Please write out the complete listing that follows, exactly as it reads.
---*---
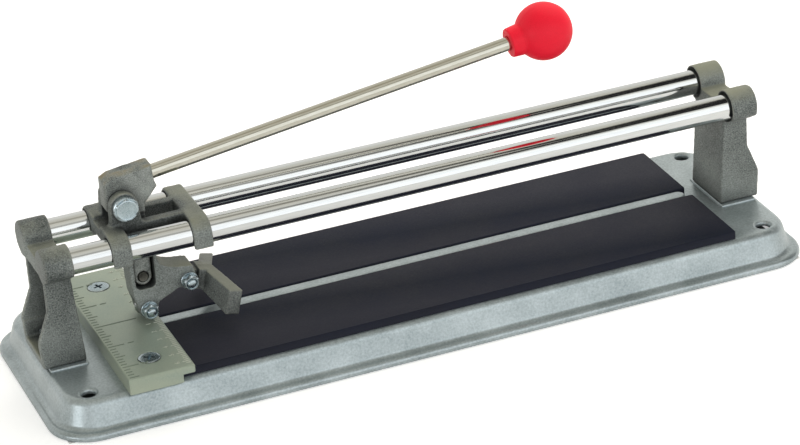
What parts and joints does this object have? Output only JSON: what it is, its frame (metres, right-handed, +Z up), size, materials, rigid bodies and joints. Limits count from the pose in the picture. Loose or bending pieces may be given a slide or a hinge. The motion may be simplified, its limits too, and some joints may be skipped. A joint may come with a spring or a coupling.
{
  "type": "tile cutter",
  "caption": "Hand tile cutter: pressed tray with twin rails on end castings, a sliding carriage, a ball-ended lever, a scoring wheel and a V-shaped breaker foot.",
  "frame": {"origin": "centre of the tray on the plane that it rests on", "axes": "+X along the rails away from the ruler stop, +Y to the rear, +Z up"},
  "size_m": [0.45, 0.143, 0.1612],
  "materials": {
    "tray_paint": "glossy silver-grey hammer paint",
    "mat_rubber": "matt black rubber",
    "ruler_alloy": "satin grey-green plate with etched graduations",
    "grey_casting": "sand-cast, grainy grey",
    "chrome_rail": "polished chrome",
    "nickel_rod": "warm nickel plate",
    "red_plastic": "satin red moulded ball",
    "brass_insert": "turned insert inside the ball",
    "zinc_steel": "bright zinc-plated fasteners",
    "dark_steel": "dark oiled steel",
    "wheel_steel": "ground tungsten-carbide coloured wheel"
  },
  "bodies": {
    "base": {"base_plate": "tray_paint", "front_mat": "mat_rubber", "rear_mat": "mat_rubber", "ruler_stop": "ruler_alloy", "ruler_screws": "zinc_steel", "ruler_washers": "zinc_steel", "ruler_nuts": "zinc_steel", "left_bracket": "grey_casting", "right_bracket": "grey_casting", "bracket_bolts": "zinc_steel", "bracket_washers": "zinc_steel", "bracket_nut_washers": "zinc_steel", "bracket_nuts": "zinc_steel", "front_rail": "chrome_rail", "rear_rail": "chrome_rail"},
    "carriage": {"carriage": "grey_casting", "pivot_bolt": "zinc_steel", "pivot_washer": "zinc_steel", "pivot_nut": "zinc_steel"},
    "lever": {"lever_head": "grey_casting", "lever_rod": "nickel_rod", "ball_knob": "red_plastic", "knob_insert": "brass_insert", "wheel_holder": "grey_casting", "holder_pin": "dark_steel", "wheel_bolt": "zinc_steel", "wheel_washers": "zinc_steel", "wheel_nut": "zinc_steel", "breaker_bolt": "zinc_steel", "breaker_washers": "zinc_steel", "breaker_nut": "zinc_steel"},
    "wheel": {"scoring_wheel": "wheel_steel"},
    "foot": {"breaker_foot": "grey_casting"}
  },
  "joints": [
    {"name": "carriage_slide", "type": "slide", "parent": "base", "child": "carriage", "axis": [1, 0, 0], "range_m": [-0.018, 0.275]},
    {"name": "lever_pivot", "type": "hinge", "parent": "carriage", "child": "lever", "pos_m": [-0.16, 0, 0.1025], "axis": [0, -1, 0], "range_deg": [-5.5, 22]},
    {"name": "wheel_spin", "type": "hinge", "parent": "lever", "child": "wheel", "pos_m": [-0.1513, 0, 0.0358], "axis": [0, 1, 0], "continuous": true},
    {"name": "foot_swing", "type": "hinge", "parent": "lever", "child": "foot", "pos_m": [-0.127, 0, 0.0476], "axis": [0, 1, 0], "range_deg": [-8, 2]}
  ]
}
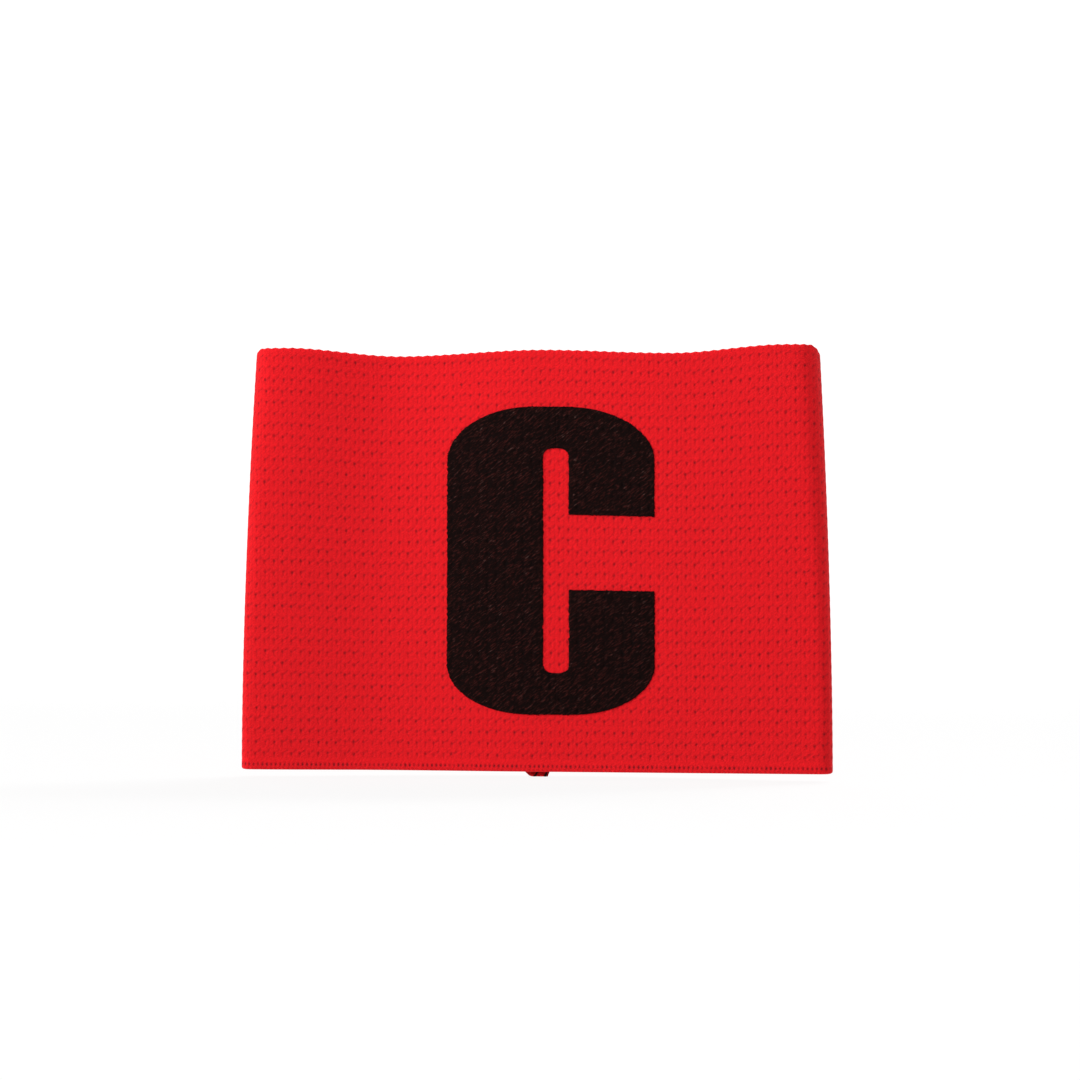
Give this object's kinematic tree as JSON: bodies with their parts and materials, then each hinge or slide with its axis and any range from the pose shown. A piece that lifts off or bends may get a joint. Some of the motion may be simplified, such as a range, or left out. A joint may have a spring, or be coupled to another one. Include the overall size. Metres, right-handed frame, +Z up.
{
  "type": "captain armband",
  "caption": "Wide tube of elastic knit worn round the upper arm, with a captain's letter printed on the front and a join seam inside at the back.",
  "frame": {"origin": "on the surface that the band stands on, under the middle of the whole part", "axes": "+Z up along the axis of the tube, the printed front faces -Y, +X to the right as seen from the front"},
  "size_m": [0.1398, 0.0286, 0.1],
  "materials": {
    "knit": "matt bright red elastic knit in fine raised rows",
    "seam": "dark red knit edges under overlock stitches",
    "print": "near-black print with the rows of the knit showing through"
  },
  "bodies": {
    "root": {"band": "knit", "join_seam": "seam", "captain_letter": "print"}
  },
  "joints": []
}
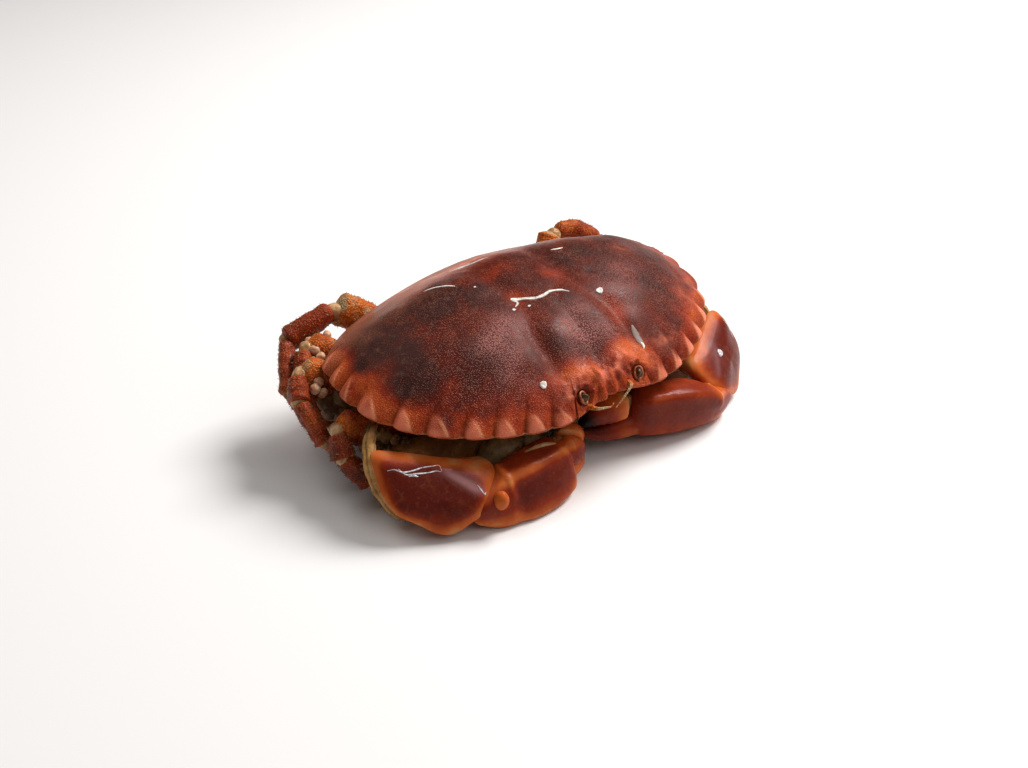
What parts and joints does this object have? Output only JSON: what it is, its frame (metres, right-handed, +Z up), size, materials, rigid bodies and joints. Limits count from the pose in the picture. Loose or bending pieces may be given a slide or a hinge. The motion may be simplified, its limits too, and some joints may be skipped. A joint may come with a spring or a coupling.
{
  "type": "cooked brown crab",
  "caption": "Whole boiled brown crab resting on its belly, with an oval scalloped shell, claws folded in front and legs tucked to its sides.",
  "frame": {"origin": "bottom centre of the bounding box, on the surface that the crab rests on", "axes": "+Z up, -Y towards the crab's front (eyes and claws), +X towards the crab's left side"},
  "size_m": [0.184, 0.11, 0.0618],
  "materials": {
    "shell": "cooked crab shell, dark maroon, finely granular, wet satin",
    "claw": "cooked claw shell, red-brown, smooth satin",
    "leg": "cooked leg shell, orange-red to dark red, hairy and rough",
    "leg_joint": "pale cream to orange shell near the joints, dull",
    "belly": "cream underside shell, dull",
    "eye": "dark moist cornea"
  },
  "bodies": {
    "root": {"carapace": "shell", "thorax": "belly", "abdomen_flap": "belly", "mouth_plate_left": "belly", "eye_left": "eye", "antenna_left": "leg", "arm_left": "leg_joint", "wrist_left": "claw", "palm_left": "claw", "finger_left": "claw", "leg1_hip_left": "leg_joint", "leg1_thigh_left": "leg", "leg1_knee_left": "leg", "leg1_shin_left": "leg", "leg1_tip_left": "leg", "leg2_hip_left": "leg_joint", "leg2_thigh_left": "leg", "leg2_knee_left": "leg", "leg2_shin_left": "leg", "leg2_tip_left": "leg", "leg3_hip_left": "leg_joint", "leg3_thigh_left": "leg", "leg3_knee_left": "leg", "leg3_shin_left": "leg", "leg3_tip_left": "leg", "leg4_hip_left": "leg_joint", "leg4_thigh_left": "leg", "leg4_knee_left": "leg", "leg4_shin_left": "leg", "leg4_tip_left": "leg", "mouth_plate_right": "belly", "eye_right": "eye", "antenna_right": "leg", "arm_right": "leg_joint", "wrist_right": "claw", "palm_right": "claw", "finger_right": "claw", "leg1_hip_right": "leg_joint", "leg1_thigh_right": "leg", "leg1_knee_right": "leg", "leg1_shin_right": "leg", "leg1_tip_right": "leg", "leg2_hip_right": "leg_joint", "leg2_thigh_right": "leg", "leg2_knee_right": "leg", "leg2_shin_right": "leg", "leg2_tip_right": "leg", "leg3_hip_right": "leg_joint", "leg3_thigh_right": "leg", "leg3_knee_right": "leg", "leg3_shin_right": "leg", "leg3_tip_right": "leg", "leg4_hip_right": "leg_joint", "leg4_thigh_right": "leg", "leg4_knee_right": "leg", "leg4_shin_right": "leg", "leg4_tip_right": "leg"}
  },
  "joints": []
}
---*---
* [The output]:
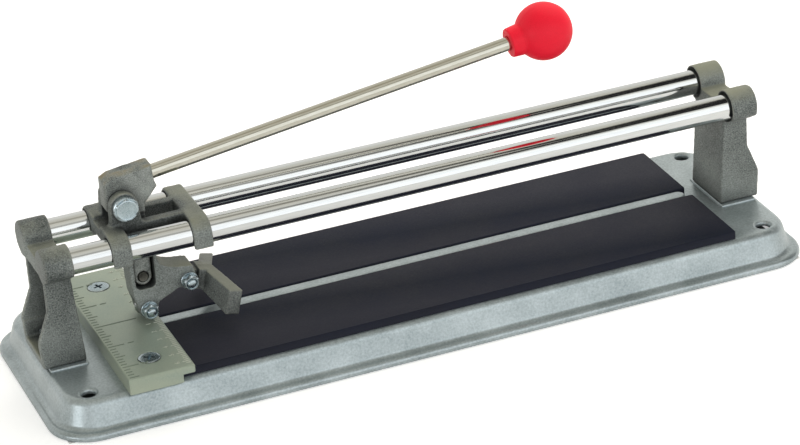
What parts and joints does this object have? Output only JSON: what it is, its frame (metres, right-handed, +Z up), size, materials, rigid bodies and joints. Limits count from the pose in the picture. Loose or bending pieces may be given a slide or a hinge. The motion may be simplified, its limits too, and some joints may be skipped. A joint may come with a spring or a coupling.
{
  "type": "tile cutter",
  "caption": "Hand tile cutter: pressed tray with twin rails on end castings, a sliding carriage, a ball-ended lever, a scoring wheel and a V-shaped breaker foot.",
  "frame": {"origin": "centre of the tray on the plane that it rests on", "axes": "+X along the rails away from the ruler stop, +Y to the rear, +Z up"},
  "size_m": [0.45, 0.143, 0.1612],
  "materials": {
    "tray_paint": "glossy silver-grey hammer paint",
    "mat_rubber": "matt black rubber",
    "ruler_alloy": "satin grey-green plate with etched graduations",
    "grey_casting": "sand-cast, grainy grey",
    "chrome_rail": "polished chrome",
    "nickel_rod": "warm nickel plate",
    "red_plastic": "satin red moulded ball",
    "brass_insert": "turned insert inside the ball",
    "zinc_steel": "bright zinc-plated fasteners",
    "dark_steel": "dark oiled steel",
    "wheel_steel": "ground tungsten-carbide coloured wheel"
  },
  "bodies": {
    "base": {"base_plate": "tray_paint", "front_mat": "mat_rubber", "rear_mat": "mat_rubber", "ruler_stop": "ruler_alloy", "ruler_screws": "zinc_steel", "ruler_washers": "zinc_steel", "ruler_nuts": "zinc_steel", "left_bracket": "grey_casting", "right_bracket": "grey_casting", "bracket_bolts": "zinc_steel", "bracket_washers": "zinc_steel", "bracket_nut_washers": "zinc_steel", "bracket_nuts": "zinc_steel", "front_rail": "chrome_rail", "rear_rail": "chrome_rail"},
    "carriage": {"carriage": "grey_casting", "pivot_bolt": "zinc_steel", "pivot_washer": "zinc_steel", "pivot_nut": "zinc_steel"},
    "lever": {"lever_head": "grey_casting", "lever_rod": "nickel_rod", "ball_knob": "red_plastic", "knob_insert": "brass_insert", "wheel_holder": "grey_casting", "holder_pin": "dark_steel", "wheel_bolt": "zinc_steel", "wheel_washers": "zinc_steel", "wheel_nut": "zinc_steel", "breaker_bolt": "zinc_steel", "breaker_washers": "zinc_steel", "breaker_nut": "zinc_steel"},
    "wheel": {"scoring_wheel": "wheel_steel"},
    "foot": {"breaker_foot": "grey_casting"}
  },
  "joints": [
    {"name": "carriage_slide", "type": "slide", "parent": "base", "child": "carriage", "axis": [1, 0, 0], "range_m": [-0.018, 0.275]},
    {"name": "lever_pivot", "type": "hinge", "parent": "carriage", "child": "lever", "pos_m": [-0.16, 0, 0.1025], "axis": [0, -1, 0], "range_deg": [-5.5, 22]},
    {"name": "wheel_spin", "type": "hinge", "parent": "lever", "child": "wheel", "pos_m": [-0.1513, 0, 0.0358], "axis": [0, 1, 0], "continuous": true},
    {"name": "foot_swing", "type": "hinge", "parent": "lever", "child": "foot", "pos_m": [-0.127, 0, 0.0476], "axis": [0, 1, 0], "range_deg": [-8, 2]}
  ]
}
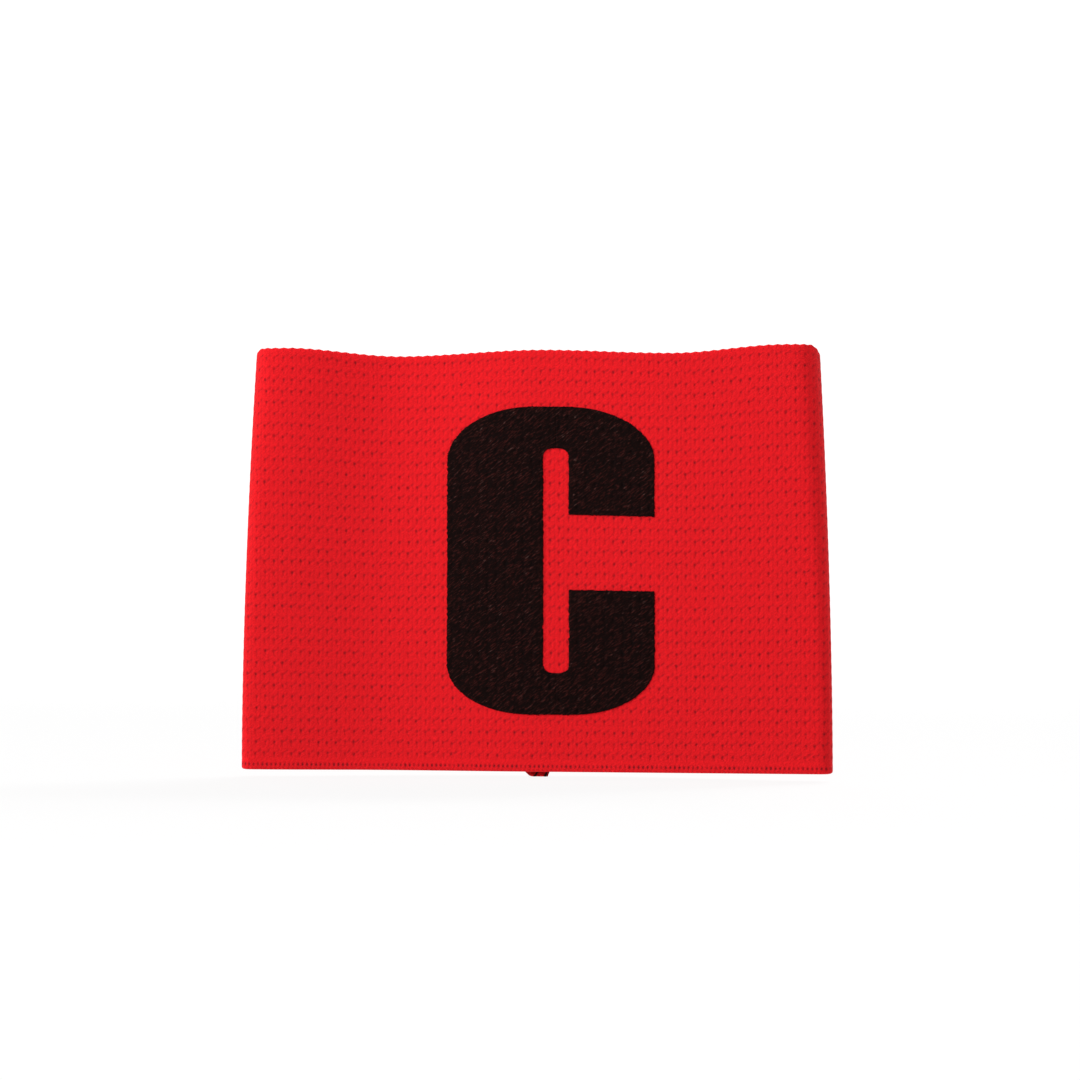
Give this object's kinematic tree as JSON: bodies with their parts and materials, then each hinge or slide with its axis and any range from the pose shown. A piece that lifts off or bends may get a joint. Some of the motion may be simplified, such as a range, or left out. A joint may have a spring, or be coupled to another one. Include the overall size. Metres, right-handed frame, +Z up.
{
  "type": "captain armband",
  "caption": "Wide tube of elastic knit worn round the upper arm, with a captain's letter printed on the front and a join seam inside at the back.",
  "frame": {"origin": "on the surface that the band stands on, under the middle of the whole part", "axes": "+Z up along the axis of the tube, the printed front faces -Y, +X to the right as seen from the front"},
  "size_m": [0.1398, 0.0286, 0.1],
  "materials": {
    "knit": "matt bright red elastic knit in fine raised rows",
    "seam": "dark red knit edges under overlock stitches",
    "print": "near-black print with the rows of the knit showing through"
  },
  "bodies": {
    "root": {"band": "knit", "join_seam": "seam", "captain_letter": "print"}
  },
  "joints": []
}
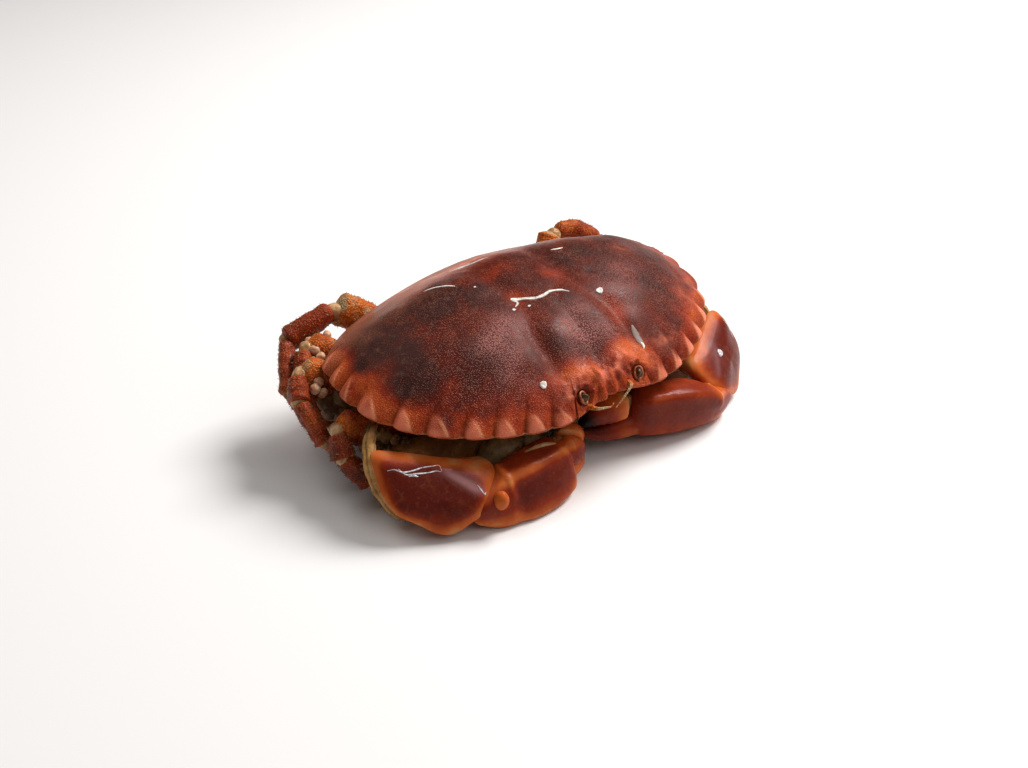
What parts and joints does this object have? Output only JSON: what it is, its frame (metres, right-handed, +Z up), size, materials, rigid bodies and joints. Limits count from the pose in the picture. Loose or bending pieces may be given a slide or a hinge. The motion may be simplified, its limits too, and some joints may be skipped. A joint may come with a spring or a coupling.
{
  "type": "cooked brown crab",
  "caption": "Whole boiled brown crab resting on its belly, with an oval scalloped shell, claws folded in front and legs tucked to its sides.",
  "frame": {"origin": "bottom centre of the bounding box, on the surface that the crab rests on", "axes": "+Z up, -Y towards the crab's front (eyes and claws), +X towards the crab's left side"},
  "size_m": [0.184, 0.11, 0.0618],
  "materials": {
    "shell": "cooked crab shell, dark maroon, finely granular, wet satin",
    "claw": "cooked claw shell, red-brown, smooth satin",
    "leg": "cooked leg shell, orange-red to dark red, hairy and rough",
    "leg_joint": "pale cream to orange shell near the joints, dull",
    "belly": "cream underside shell, dull",
    "eye": "dark moist cornea"
  },
  "bodies": {
    "root": {"carapace": "shell", "thorax": "belly", "abdomen_flap": "belly", "mouth_plate_left": "belly", "eye_left": "eye", "antenna_left": "leg", "arm_left": "leg_joint", "wrist_left": "claw", "palm_left": "claw", "finger_left": "claw", "leg1_hip_left": "leg_joint", "leg1_thigh_left": "leg", "leg1_knee_left": "leg", "leg1_shin_left": "leg", "leg1_tip_left": "leg", "leg2_hip_left": "leg_joint", "leg2_thigh_left": "leg", "leg2_knee_left": "leg", "leg2_shin_left": "leg", "leg2_tip_left": "leg", "leg3_hip_left": "leg_joint", "leg3_thigh_left": "leg", "leg3_knee_left": "leg", "leg3_shin_left": "leg", "leg3_tip_left": "leg", "leg4_hip_left": "leg_joint", "leg4_thigh_left": "leg", "leg4_knee_left": "leg", "leg4_shin_left": "leg", "leg4_tip_left": "leg", "mouth_plate_right": "belly", "eye_right": "eye", "antenna_right": "leg", "arm_right": "leg_joint", "wrist_right": "claw", "palm_right": "claw", "finger_right": "claw", "leg1_hip_right": "leg_joint", "leg1_thigh_right": "leg", "leg1_knee_right": "leg", "leg1_shin_right": "leg", "leg1_tip_right": "leg", "leg2_hip_right": "leg_joint", "leg2_thigh_right": "leg", "leg2_knee_right": "leg", "leg2_shin_right": "leg", "leg2_tip_right": "leg", "leg3_hip_right": "leg_joint", "leg3_thigh_right": "leg", "leg3_knee_right": "leg", "leg3_shin_right": "leg", "leg3_tip_right": "leg", "leg4_hip_right": "leg_joint", "leg4_thigh_right": "leg", "leg4_knee_right": "leg", "leg4_shin_right": "leg", "leg4_tip_right": "leg"}
  },
  "joints": []
}